Task statement: Take all the material and copy it exactly.

Rows from a 3D modeling dataset
━━━━━━━━

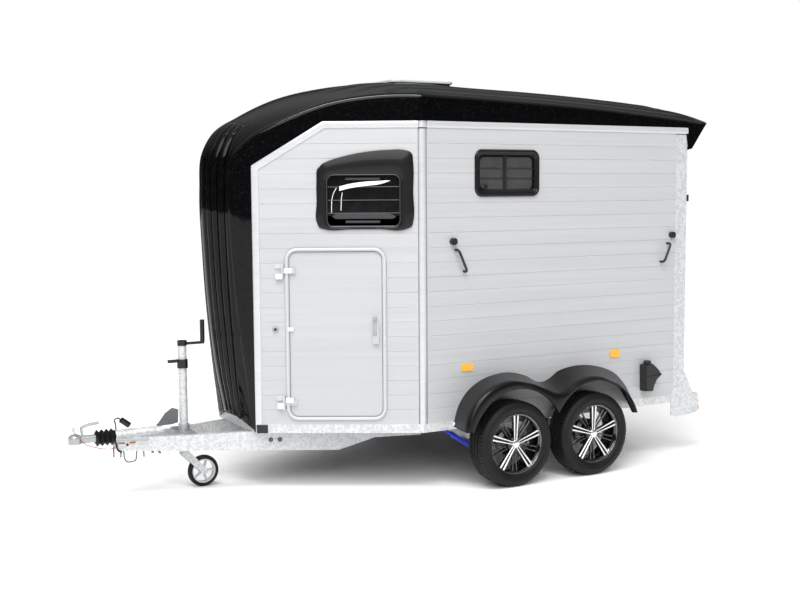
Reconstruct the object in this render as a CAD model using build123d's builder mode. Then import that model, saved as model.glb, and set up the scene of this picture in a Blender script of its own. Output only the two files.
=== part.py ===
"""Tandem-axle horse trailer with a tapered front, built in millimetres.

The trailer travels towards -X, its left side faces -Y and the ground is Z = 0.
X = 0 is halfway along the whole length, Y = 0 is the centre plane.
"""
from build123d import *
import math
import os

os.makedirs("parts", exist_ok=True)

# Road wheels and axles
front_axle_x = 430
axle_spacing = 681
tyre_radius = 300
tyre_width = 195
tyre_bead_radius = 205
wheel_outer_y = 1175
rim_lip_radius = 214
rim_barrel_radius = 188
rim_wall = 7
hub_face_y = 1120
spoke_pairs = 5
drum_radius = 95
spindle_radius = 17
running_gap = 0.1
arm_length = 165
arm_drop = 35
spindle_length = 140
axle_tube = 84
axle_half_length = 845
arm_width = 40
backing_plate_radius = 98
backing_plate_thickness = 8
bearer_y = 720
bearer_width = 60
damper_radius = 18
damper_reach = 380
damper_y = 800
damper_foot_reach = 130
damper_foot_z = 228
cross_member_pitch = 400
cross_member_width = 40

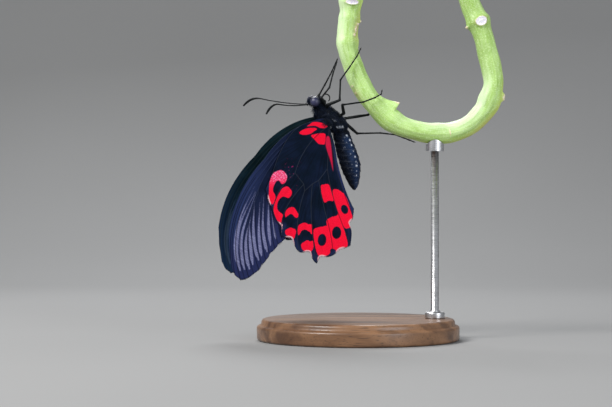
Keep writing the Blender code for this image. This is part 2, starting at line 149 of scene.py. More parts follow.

━━━━━━━━

Solution below:
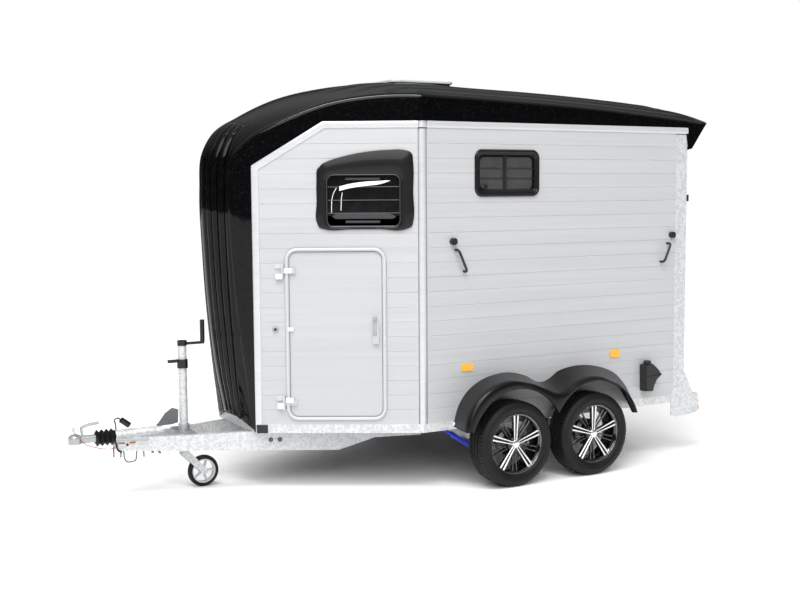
Reconstruct the object in this render as a CAD model using build123d's builder mode. Then import that model, saved as model.glb, and set up the scene of this picture in a Blender script of its own. Output only the two files.
=== part.py ===
"""Tandem-axle horse trailer with a tapered front, built in millimetres.

The trailer travels towards -X, its left side faces -Y and the ground is Z = 0.
X = 0 is halfway along the whole length, Y = 0 is the centre plane.
"""
from build123d import *
import math
import os

os.makedirs("parts", exist_ok=True)

# Road wheels and axles
front_axle_x = 430
axle_spacing = 681
tyre_radius = 300
tyre_width = 195
tyre_bead_radius = 205
wheel_outer_y = 1175
rim_lip_radius = 214
rim_barrel_radius = 188
rim_wall = 7
hub_face_y = 1120
spoke_pairs = 5
drum_radius = 95
spindle_radius = 17
running_gap = 0.1
arm_length = 165
arm_drop = 35
spindle_length = 140
axle_tube = 84
axle_half_length = 845
arm_width = 40
backing_plate_radius = 98
backing_plate_thickness = 8
bearer_y = 720
bearer_width = 60
damper_radius = 18
damper_reach = 380
damper_y = 800
damper_foot_reach = 130
damper_foot_z = 228
cross_member_pitch = 400
cross_member_width = 40

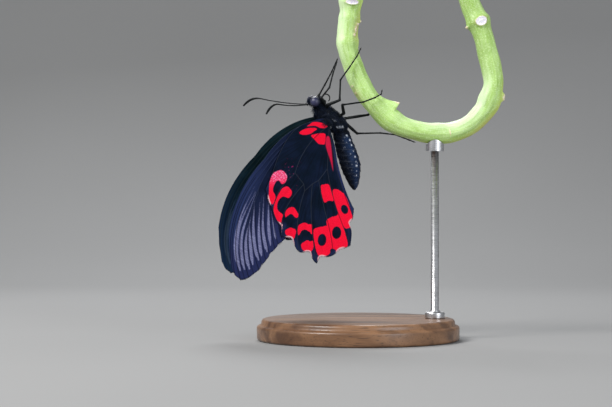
Keep writing the Blender code for this image. This is part 2, starting at line 149 of scene.py. More parts follow.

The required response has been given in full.